Besides that, he was lame with arthritis which caused him to stumble, and he was blind in his left eye.

Why would I buy a horse like that, all broken? I don’t know….I just liked him. It’s the only reason I had.

The only other information I have about Louie comes from his tattoo, which is in his inside upper lip. An inside upper lip tattoo is for racehorses. Louie is a Standardbred and a pacer, which means he would most likely have been trained as a trotter. I looked up his tattoo on the website of the United States Trotting Association, and found him. According to their “free” search”, Louie was born on April 15, 1987 in Saratoga NY, and was registered under the name of “Earl’s Lucky Buck”. There are no records that he ever raced.



Unfortunately, and as is the case for many horses, Louie’s whole history can’t be told – it can only be guessed. Louie has a hairless scar where the nose band of a bridle crosses his nose, strongly indicating that he spent many long days “tacked” up, either for riding or driving. His arthritis underscores again that he was a working horse, and is a clue that he has a lot of hard and long miles behind him. Maybe he was a trail hose at one time. On his right shoulder he has a small scar, and when touched there, his skin twitches because of nerve damage, which makes me wonder if he had a bad wreck (an accident) at one time. I’ve often wondered if the scar and his blind eye are related. Maybe a wreck ended his racing career? I just don’t know…Louie does, but he can’t say.

Pretty much, it’s obvious that whoever owned him at the time of sale thought his useful days were over and put him up for auction.

Louie was “lucky”. The petting zoo lady happened to be there at the right time.

Louie is doing really well here. Once he landed on our farm, we got his “bots” cleared up and after a few months of treatment, his hoof diseases remised. We put him on “joint” supplements to help him with his arthritis and inflammation – anymore he hardly stumbles, and he feels good enough to rear up, buck, kick, and sprint around, which he would not do four years ago. There really is nothing we can do for his blind eye. Louie has his own paddock because the other two horses are able to go to his blind side and “pick on him”. But when the horses are together, Louie at 23 years old can out sprint the other two much younger horses hands down, showing that he still has a lot of good years in him!
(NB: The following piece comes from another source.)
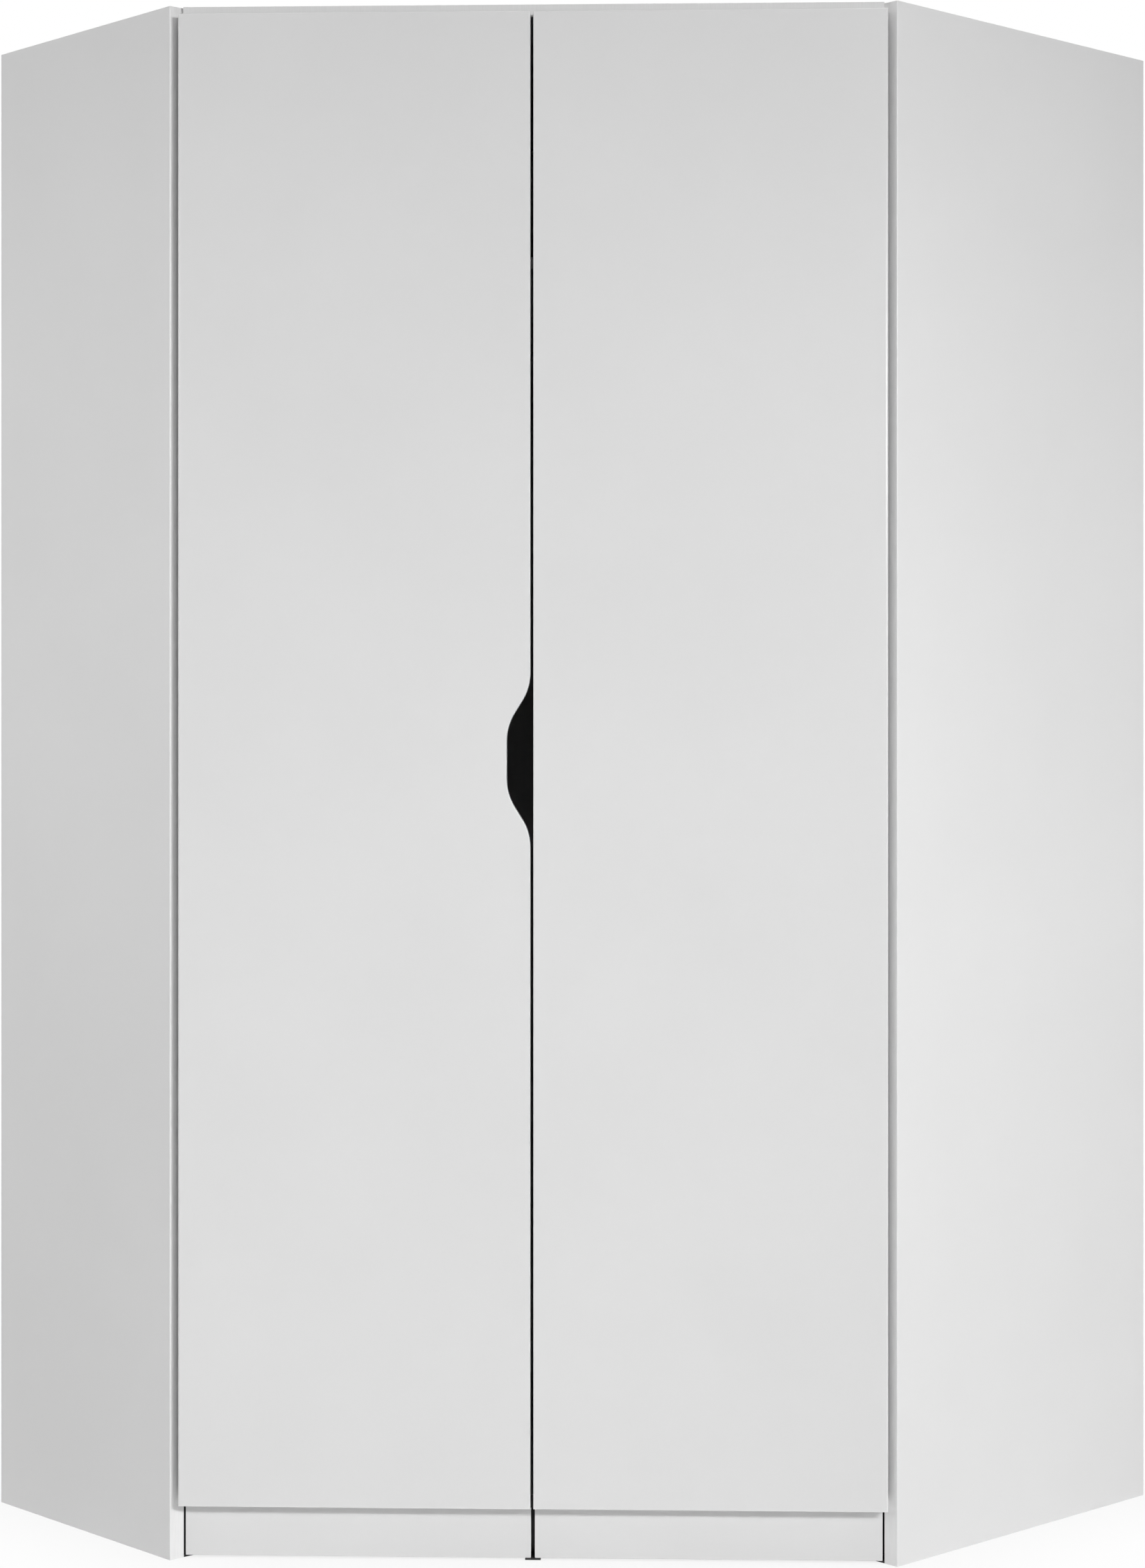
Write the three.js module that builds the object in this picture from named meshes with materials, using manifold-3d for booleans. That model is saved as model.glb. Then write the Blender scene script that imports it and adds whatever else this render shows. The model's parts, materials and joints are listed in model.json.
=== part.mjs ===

And when I watch him run now, I wonder at how fast he must have been when he was young – it’s hard for me to think that he was too slow to race. He’s done so well here that Kathy and I are proud to say that he is younger now than he was when we got him!



Overall, Louie is a good horse. Sometimes he does get aggressive and we have to be careful around him. We never figured out what causes this – maybe a bad experience somewhere in his past. But other than those now and then moments, he’s pretty tame and friendly, and he has always been an easy and safe mount. He’s the horse that we put kids and first time riders on. He’s the perfect horse for me, and over the past four years he has become one of my best friends…something told me that it would all work out that first time I saw him. I just liked him.